### Given material

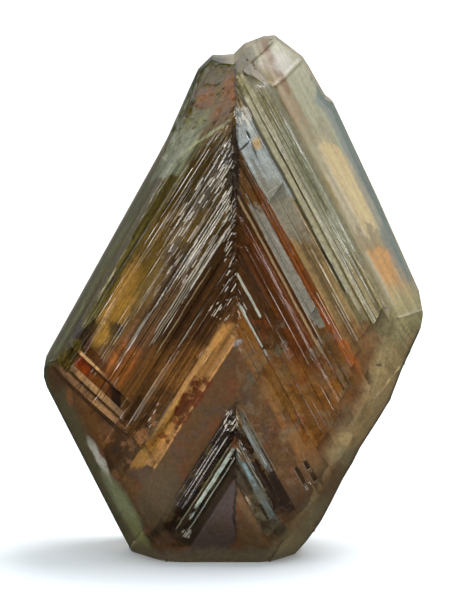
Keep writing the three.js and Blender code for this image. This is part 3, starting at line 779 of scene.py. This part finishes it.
def back_of_plate():
    """The shader of the back and of the upright sides."""
    stone = Pattern(BACK_PLATE)
    stone.paint(CLEAR_RIM, stone.mark("rim"))
    stone.paint(BACK_SHADE, stone.step(stone.shake["X"], -0.05, 0.2), 0.6)
    to_the_left = stone.step(stone.sum("MULTIPLY", stone.place["X"], -1.0), -0.2, 0.6)
    to_the_front = stone.step(stone.sum("MULTIPLY", stone.place["Y"], -1.0), -1.4, 0.4)
    stone.paint(OLIVE_RIM, stone.sum("MULTIPLY", to_the_left, to_the_front), 1.0, stone.mark("rim"))
    for kind, lines in zip(BACK_CELLS, ((0.85, 1.1), (0.9, 1.1))):
        stone.scale(*lines, stone.cells(*kind)["Tone"])
    stone.add_grain(0.9, 1.08)
    return stone.finish(BACK_ROUGHNESS)


upper_rims = [
    upper_rim("left", OLIVE_RIM, 0.35, (0.65, 1.35)), upper_rim("right", CLEAR_RIM, 0.5, (0.86, 1.14)),
]
back = back_of_plate()

# %% The five patterns in one stone
BODY_COLOUR = (0.84, 0.74, 0.58, 1)
BODY_DENSITY = 110.0  # to a metre
whole_stone = Tree(stone.node_tree)


def either(mark, if_not, if_so):
    """One shader where the mesh isn't marked, and another where it is."""
    marked = whole_stone.node("Attribute", {"attribute_name": mark}).outputs["Fac"]
    return whole_stone.node("MixShader", i0=marked, i1=if_not, i2=if_so).outputs[0]


in_front = either("upper_rim", either("right_side", *chevron_faces), either("right_side", *upper_rims))
body = whole_stone.node("VolumeAbsorption", Color=BODY_COLOUR, Density=BODY_DENSITY).outputs[0]
whole_stone.node("OutputMaterial", Surface=either("back", in_front, back), Volume=body)
print("stone:", len(stone.node_tree.nodes), "nodes")

# %% [markdown]
# ## The skin of the crystal
#
# The measured solid has the plate and its laths as flat faces. A copy of it is cut along many more chevron
# lines, and the new edges are pushed in by a few hundredths of a millimetre, which combs the faces as growth
# does. Cutting keeps every crisp edge of the solid, where a grid or a remesh would blur them.

# %% A closed copy of the solid
SAME_POINT = 1e-7  # m
FLAT = math.radians(0.2)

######

Task requirements — Write the material out again word for word.

Output of the task —
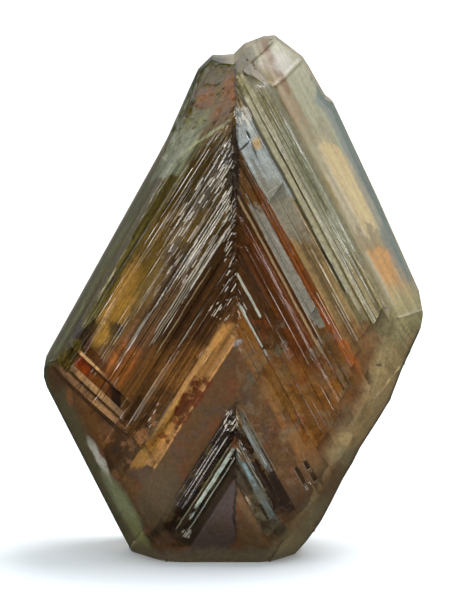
Keep writing the three.js and Blender code for this image. This is part 3, starting at line 779 of scene.py. This part finishes it.
def back_of_plate():
    """The shader of the back and of the upright sides."""
    stone = Pattern(BACK_PLATE)
    stone.paint(CLEAR_RIM, stone.mark("rim"))
    stone.paint(BACK_SHADE, stone.step(stone.shake["X"], -0.05, 0.2), 0.6)
    to_the_left = stone.step(stone.sum("MULTIPLY", stone.place["X"], -1.0), -0.2, 0.6)
    to_the_front = stone.step(stone.sum("MULTIPLY", stone.place["Y"], -1.0), -1.4, 0.4)
    stone.paint(OLIVE_RIM, stone.sum("MULTIPLY", to_the_left, to_the_front), 1.0, stone.mark("rim"))
    for kind, lines in zip(BACK_CELLS, ((0.85, 1.1), (0.9, 1.1))):
        stone.scale(*lines, stone.cells(*kind)["Tone"])
    stone.add_grain(0.9, 1.08)
    return stone.finish(BACK_ROUGHNESS)


upper_rims = [
    upper_rim("left", OLIVE_RIM, 0.35, (0.65, 1.35)), upper_rim("right", CLEAR_RIM, 0.5, (0.86, 1.14)),
]
back = back_of_plate()

# %% The five patterns in one stone
BODY_COLOUR = (0.84, 0.74, 0.58, 1)
BODY_DENSITY = 110.0  # to a metre
whole_stone = Tree(stone.node_tree)


def either(mark, if_not, if_so):
    """One shader where the mesh isn't marked, and another where it is."""
    marked = whole_stone.node("Attribute", {"attribute_name": mark}).outputs["Fac"]
    return whole_stone.node("MixShader", i0=marked, i1=if_not, i2=if_so).outputs[0]


in_front = either("upper_rim", either("right_side", *chevron_faces), either("right_side", *upper_rims))
body = whole_stone.node("VolumeAbsorption", Color=BODY_COLOUR, Density=BODY_DENSITY).outputs[0]
whole_stone.node("OutputMaterial", Surface=either("back", in_front, back), Volume=body)
print("stone:", len(stone.node_tree.nodes), "nodes")

# %% [markdown]
# ## The skin of the crystal
#
# The measured solid has the plate and its laths as flat faces. A copy of it is cut along many more chevron
# lines, and the new edges are pushed in by a few hundredths of a millimetre, which combs the faces as growth
# does. Cutting keeps every crisp edge of the solid, where a grid or a remesh would blur them.

# %% A closed copy of the solid
SAME_POINT = 1e-7  # m
FLAT = math.radians(0.2)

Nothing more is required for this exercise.